The researchers designed two experiments to probe this open question. One assessed how BLR-200 works at the cellular level, while the other measured levels of CCN2 and CCN3 in people with scleroderma.
The first part of the study used a mouse model of scleroderma. The team gave the mice BLR-200 and isolated fibroblasts, then analyzed protein activity in these affected cells.
BLR-200 effectively prevented activation of fibroblasts with high activity from two profibrotic proteins, called engrailed-1 and COL8A1. Correspondingly, the treated mice didn’t develop skin thickening and scarring, while the untreated mice did, the scientists reported.
“It is exciting to learn that BLR-200’s downstream effect is prevention of activation of engrailed-1/COL8A1-expressing fibroblasts, a highly specific group of scar-forming cells,” Riser said. “Recent studies have shown that an equivalent skin fibroblast population is present in human scleroderma and is responsible for the overproduction of collagen that characterizes the disease.”

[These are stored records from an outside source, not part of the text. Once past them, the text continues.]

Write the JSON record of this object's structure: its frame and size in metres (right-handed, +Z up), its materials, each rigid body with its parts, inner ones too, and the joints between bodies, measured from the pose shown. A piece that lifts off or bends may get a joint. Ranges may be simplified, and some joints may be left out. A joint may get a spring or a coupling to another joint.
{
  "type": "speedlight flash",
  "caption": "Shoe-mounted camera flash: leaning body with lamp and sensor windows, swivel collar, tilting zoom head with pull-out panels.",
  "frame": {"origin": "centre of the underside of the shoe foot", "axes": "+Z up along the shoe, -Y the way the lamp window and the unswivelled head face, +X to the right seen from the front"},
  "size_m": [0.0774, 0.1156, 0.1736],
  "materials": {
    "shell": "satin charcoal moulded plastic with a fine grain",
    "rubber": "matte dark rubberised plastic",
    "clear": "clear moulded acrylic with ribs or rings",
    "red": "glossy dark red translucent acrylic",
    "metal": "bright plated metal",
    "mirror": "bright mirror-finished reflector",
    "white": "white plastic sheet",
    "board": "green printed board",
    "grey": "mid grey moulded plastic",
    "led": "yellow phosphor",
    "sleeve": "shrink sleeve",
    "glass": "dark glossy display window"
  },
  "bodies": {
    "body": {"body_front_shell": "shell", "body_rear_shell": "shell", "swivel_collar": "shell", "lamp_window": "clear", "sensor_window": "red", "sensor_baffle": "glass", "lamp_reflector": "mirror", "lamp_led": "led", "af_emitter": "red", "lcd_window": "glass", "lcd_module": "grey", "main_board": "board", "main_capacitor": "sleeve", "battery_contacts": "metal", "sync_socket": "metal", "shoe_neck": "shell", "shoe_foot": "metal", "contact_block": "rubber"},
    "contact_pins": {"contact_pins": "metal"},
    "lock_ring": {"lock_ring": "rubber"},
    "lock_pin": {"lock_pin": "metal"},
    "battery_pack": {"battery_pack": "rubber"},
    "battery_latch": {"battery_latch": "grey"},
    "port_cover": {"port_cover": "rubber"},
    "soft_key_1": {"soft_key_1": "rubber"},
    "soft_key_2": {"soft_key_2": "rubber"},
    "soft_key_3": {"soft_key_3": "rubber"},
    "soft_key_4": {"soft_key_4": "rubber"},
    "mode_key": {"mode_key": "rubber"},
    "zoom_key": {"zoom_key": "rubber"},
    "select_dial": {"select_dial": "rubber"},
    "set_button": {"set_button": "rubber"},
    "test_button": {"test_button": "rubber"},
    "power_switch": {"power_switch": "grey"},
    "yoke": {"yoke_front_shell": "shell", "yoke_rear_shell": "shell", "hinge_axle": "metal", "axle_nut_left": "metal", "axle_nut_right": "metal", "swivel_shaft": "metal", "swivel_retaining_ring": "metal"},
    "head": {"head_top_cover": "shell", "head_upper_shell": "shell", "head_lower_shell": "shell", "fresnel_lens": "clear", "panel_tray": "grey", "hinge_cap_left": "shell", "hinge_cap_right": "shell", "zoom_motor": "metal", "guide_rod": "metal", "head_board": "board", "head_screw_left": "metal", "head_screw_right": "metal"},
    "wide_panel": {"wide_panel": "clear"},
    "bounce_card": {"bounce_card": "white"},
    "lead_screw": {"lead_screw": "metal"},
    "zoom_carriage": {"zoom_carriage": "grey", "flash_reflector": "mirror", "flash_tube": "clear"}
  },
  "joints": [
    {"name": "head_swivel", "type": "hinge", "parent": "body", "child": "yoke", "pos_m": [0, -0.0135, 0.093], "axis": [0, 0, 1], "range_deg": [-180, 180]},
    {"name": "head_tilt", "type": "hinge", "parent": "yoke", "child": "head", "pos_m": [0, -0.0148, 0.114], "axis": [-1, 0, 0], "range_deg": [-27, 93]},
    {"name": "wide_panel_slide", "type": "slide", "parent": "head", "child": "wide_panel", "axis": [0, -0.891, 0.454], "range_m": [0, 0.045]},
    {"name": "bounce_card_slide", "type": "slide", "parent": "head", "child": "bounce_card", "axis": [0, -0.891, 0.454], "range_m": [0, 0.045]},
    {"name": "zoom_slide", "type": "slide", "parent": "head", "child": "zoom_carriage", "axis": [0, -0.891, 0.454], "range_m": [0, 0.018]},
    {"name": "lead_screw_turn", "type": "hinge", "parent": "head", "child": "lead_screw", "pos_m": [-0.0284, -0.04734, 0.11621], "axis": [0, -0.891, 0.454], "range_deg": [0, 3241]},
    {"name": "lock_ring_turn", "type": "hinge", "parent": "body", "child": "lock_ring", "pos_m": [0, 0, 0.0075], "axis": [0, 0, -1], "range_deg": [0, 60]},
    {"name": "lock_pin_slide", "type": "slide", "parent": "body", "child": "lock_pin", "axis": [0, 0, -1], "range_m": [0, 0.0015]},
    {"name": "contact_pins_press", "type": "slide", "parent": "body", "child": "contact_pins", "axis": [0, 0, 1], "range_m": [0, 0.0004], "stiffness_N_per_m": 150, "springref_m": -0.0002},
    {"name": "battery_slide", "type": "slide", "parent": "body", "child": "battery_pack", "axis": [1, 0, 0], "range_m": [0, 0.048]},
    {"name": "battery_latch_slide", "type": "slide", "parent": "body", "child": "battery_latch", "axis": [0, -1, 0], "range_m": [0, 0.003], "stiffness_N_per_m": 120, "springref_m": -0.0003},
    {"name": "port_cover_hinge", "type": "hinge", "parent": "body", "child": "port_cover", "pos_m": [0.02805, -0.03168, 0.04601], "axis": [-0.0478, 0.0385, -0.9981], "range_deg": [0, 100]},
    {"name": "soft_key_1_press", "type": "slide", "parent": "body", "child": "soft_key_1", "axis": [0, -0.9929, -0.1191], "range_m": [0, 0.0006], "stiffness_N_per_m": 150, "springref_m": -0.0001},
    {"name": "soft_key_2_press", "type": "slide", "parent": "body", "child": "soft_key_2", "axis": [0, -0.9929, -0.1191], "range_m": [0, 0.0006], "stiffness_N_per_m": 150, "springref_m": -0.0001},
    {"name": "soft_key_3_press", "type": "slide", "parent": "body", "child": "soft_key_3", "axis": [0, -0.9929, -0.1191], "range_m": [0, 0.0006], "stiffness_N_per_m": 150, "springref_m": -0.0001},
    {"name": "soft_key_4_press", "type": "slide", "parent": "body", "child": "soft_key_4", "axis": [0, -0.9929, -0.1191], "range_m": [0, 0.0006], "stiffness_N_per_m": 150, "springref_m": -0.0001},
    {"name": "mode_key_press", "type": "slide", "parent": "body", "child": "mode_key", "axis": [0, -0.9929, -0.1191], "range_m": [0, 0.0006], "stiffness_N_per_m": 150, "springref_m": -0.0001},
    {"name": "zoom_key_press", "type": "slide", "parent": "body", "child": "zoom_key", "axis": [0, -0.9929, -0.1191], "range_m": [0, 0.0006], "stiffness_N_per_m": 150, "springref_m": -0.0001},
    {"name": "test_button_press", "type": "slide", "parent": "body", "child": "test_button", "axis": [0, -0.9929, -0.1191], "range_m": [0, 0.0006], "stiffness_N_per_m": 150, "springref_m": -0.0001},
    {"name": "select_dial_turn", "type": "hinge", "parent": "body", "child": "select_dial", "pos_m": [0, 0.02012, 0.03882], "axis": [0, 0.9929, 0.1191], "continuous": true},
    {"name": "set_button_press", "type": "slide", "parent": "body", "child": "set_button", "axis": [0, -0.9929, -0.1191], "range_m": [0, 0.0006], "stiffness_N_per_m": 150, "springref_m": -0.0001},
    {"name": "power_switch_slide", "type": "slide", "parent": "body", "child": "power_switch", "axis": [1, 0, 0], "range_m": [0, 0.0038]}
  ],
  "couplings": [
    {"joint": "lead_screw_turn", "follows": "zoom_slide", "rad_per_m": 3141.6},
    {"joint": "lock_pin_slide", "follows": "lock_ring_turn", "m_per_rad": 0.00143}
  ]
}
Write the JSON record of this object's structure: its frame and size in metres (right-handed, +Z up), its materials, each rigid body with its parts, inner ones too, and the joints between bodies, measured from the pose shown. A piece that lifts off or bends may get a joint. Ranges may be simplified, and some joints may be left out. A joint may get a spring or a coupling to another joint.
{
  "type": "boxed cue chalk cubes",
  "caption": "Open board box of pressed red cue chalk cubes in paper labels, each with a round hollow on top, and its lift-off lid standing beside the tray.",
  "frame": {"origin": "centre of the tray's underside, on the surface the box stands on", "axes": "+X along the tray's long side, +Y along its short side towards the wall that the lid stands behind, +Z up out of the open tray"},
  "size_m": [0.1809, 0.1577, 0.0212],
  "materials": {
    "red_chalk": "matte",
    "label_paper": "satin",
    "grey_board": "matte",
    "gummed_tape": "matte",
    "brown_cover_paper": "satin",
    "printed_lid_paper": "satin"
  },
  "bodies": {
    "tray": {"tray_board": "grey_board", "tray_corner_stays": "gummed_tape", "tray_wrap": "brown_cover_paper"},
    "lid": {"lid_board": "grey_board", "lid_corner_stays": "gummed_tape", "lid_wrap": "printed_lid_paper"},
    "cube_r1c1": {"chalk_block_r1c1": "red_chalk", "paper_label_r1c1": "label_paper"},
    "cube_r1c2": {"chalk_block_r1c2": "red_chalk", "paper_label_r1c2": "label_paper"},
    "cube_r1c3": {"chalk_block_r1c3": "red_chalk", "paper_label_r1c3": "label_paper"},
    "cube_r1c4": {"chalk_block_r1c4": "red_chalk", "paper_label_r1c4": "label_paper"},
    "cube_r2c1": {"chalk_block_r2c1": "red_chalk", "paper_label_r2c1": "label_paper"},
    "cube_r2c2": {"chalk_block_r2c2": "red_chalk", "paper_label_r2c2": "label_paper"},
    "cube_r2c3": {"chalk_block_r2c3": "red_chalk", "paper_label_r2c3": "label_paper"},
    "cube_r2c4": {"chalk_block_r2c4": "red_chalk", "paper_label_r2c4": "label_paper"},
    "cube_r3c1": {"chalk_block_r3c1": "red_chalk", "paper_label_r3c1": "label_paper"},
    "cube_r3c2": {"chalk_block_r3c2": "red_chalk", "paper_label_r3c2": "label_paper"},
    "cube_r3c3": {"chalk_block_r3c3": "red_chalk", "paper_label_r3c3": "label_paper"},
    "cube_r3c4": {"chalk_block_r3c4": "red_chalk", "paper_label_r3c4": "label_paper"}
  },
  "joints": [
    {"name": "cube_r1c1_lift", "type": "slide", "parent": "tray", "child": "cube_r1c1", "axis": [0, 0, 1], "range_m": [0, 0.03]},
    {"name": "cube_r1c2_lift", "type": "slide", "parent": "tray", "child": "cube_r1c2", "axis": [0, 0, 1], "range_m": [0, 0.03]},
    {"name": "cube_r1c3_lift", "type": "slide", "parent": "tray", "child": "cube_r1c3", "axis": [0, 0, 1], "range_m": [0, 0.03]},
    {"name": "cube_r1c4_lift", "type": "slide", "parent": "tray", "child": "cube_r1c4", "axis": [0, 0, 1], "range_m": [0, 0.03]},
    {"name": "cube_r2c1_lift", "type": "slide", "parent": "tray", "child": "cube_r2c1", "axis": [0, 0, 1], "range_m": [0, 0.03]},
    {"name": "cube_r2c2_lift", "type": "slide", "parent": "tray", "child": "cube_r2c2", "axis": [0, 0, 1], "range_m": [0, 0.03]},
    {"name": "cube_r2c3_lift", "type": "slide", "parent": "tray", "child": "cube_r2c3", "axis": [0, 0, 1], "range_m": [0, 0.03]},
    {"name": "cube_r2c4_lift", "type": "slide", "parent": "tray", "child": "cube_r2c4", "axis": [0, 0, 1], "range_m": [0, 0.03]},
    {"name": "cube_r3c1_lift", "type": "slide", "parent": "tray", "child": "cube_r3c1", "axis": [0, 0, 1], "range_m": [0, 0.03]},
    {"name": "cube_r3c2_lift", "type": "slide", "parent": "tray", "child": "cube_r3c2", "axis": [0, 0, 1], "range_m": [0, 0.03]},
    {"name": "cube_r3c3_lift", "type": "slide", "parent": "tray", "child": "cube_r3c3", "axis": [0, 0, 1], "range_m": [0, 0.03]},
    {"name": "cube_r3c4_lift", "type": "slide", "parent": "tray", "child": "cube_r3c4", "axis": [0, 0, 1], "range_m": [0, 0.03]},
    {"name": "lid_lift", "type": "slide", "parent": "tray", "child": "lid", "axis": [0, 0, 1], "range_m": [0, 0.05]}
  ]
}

The second part of the study involved measuring blood CCN2 and CCN3 levels in healthy volunteers and people with scleroderma. Some of the scleroderma patients were in early stages of the disease, having received a diagnosis within the past two years. The remainder were in later stages, specifically at more than five years post-diagnosis.
The results surprised the researchers
The researchers hypothesized that CCN3 levels would be lower in patients than in controls. However, this was not the case. In early disease stages, average CCN2 and CCN3 levels were both significantly higher than in healthy controls.
“Given what is known about the relative activities of CCN2 and CCN3 in vivo, it is likely that [blood] levels of CCN3 rise in scleroderma patients in the body’s attempt to suppress CCN2-dependent fibrosis,” the researchers wrote.
We are hopeful that … BLR Bio’s innovative approach will lead to meaningful advances that improve both quality and length of life for [scleroderma] patients.
Later in the disease, CCN3 but not CCN2 levels were significantly elevated. There was also substantial variability in participants’ protein levels throughout the disease course.
“Why this dysregulation appears to be patient-specific is unclear and requires further investigation,” the team noted.
The scientists suggested that the antifibrotic mechanisms of BLR-200 may be more effective in individuals with lower CCN3 levels. Future studies could address this hypothesis.
“We are hopeful that Dr. Riser’s expertise and BLR Bio’s innovative approach will lead to meaningful advances that improve both quality and length of life for [scleroderma] patients,” said Janice Urban, PhD, RFU’s interim executive vice president for research.